What to check: does skills goal linking require the coaching platform and the skills matrix to be in the same system? Standalone coaching platforms that link to skills frameworks in separate HR systems typically do so via a basic text field rather than a live data connection.
Feature 4: Manager Preparation Tools
Coaching sessions that start from scratch each time with the manager reviewing notes from the last session for the first five minutes waste time and reduce the quality of the development conversation. Manager preparation tools make the session productive from minute one.
What good looks like: before each session, the manager sees a summary of the last session's agreed actions, the employee's current skills gap profile, recent LMS completions relevant to the development focus, and any feedback from other recent touchpoints. The preparation takes three minutes rather than fifteen.
What to check: does the preparation view pull from live data (current LMS completions, current skills status) or from the coaching session history only?
Feature 5: Programme-Level Reporting for L&D
L&D needs visibility of the coaching programme's activity and impact without access to individual session content which employees and managers should be able to treat as confidential.
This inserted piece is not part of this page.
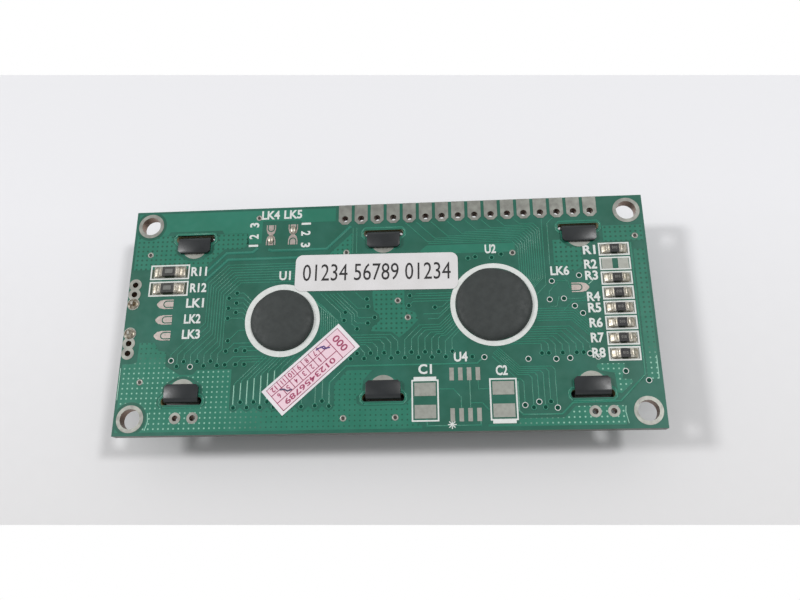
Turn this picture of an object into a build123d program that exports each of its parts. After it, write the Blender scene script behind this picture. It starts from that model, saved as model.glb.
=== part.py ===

Programme-level reporting should show: session completion rate by team and department, most common development focus areas across the organisation, course assignment rate from coaching sessions (what proportion of sessions generate a concrete LMS action), and skills movement over time in teams with active versus inactive coaching programmes.
What good looks like: a dedicated L&D dashboard showing aggregate coaching data. No individual session content is visible only programme-level metrics.
What to check: is the L&D reporting view a separate permission level from the manager and employee views? Some platforms give L&D access to all session notes by default which will create employee trust problems if not proactively addressed.
Feature 6: HRIS-Synced Learner Data
A coaching platform that does not know who is in the organisation their role, department, manager, and current skills profile is working with incomplete data. HRIS integration keeps the coaching programme current as the organisation changes.
What good looks like: coaching relationships (manager-employee pairs) are maintained by the HRIS connection. A new manager is automatically assigned to their direct reports' coaching record. A role change updates the development focus framework. A leaver's coaching record is archived, not deleted.
What to check: what happens when a manager changes? Is the coaching history maintained for the employee, and does the new manager have access to historical records?
Feature 7: Mobile Accessibility
Managers and employees access coaching tools at the time they need them often not at a desktop. The manager preparing for a coaching session on the train, the employee reviewing agreed actions before a difficult customer call, the post-session note completed immediately after the meeting on a phone.
What good looks like: the full coaching workflow preparation, session documentation, action review is available on mobile with the same functionality as the desktop experience. Native app preferred over mobile browser for reliability.
What to check: can the manager complete and submit a session note from mobile without it behaving differently from the desktop version? Specifically, does the LMS course assignment function work from mobile?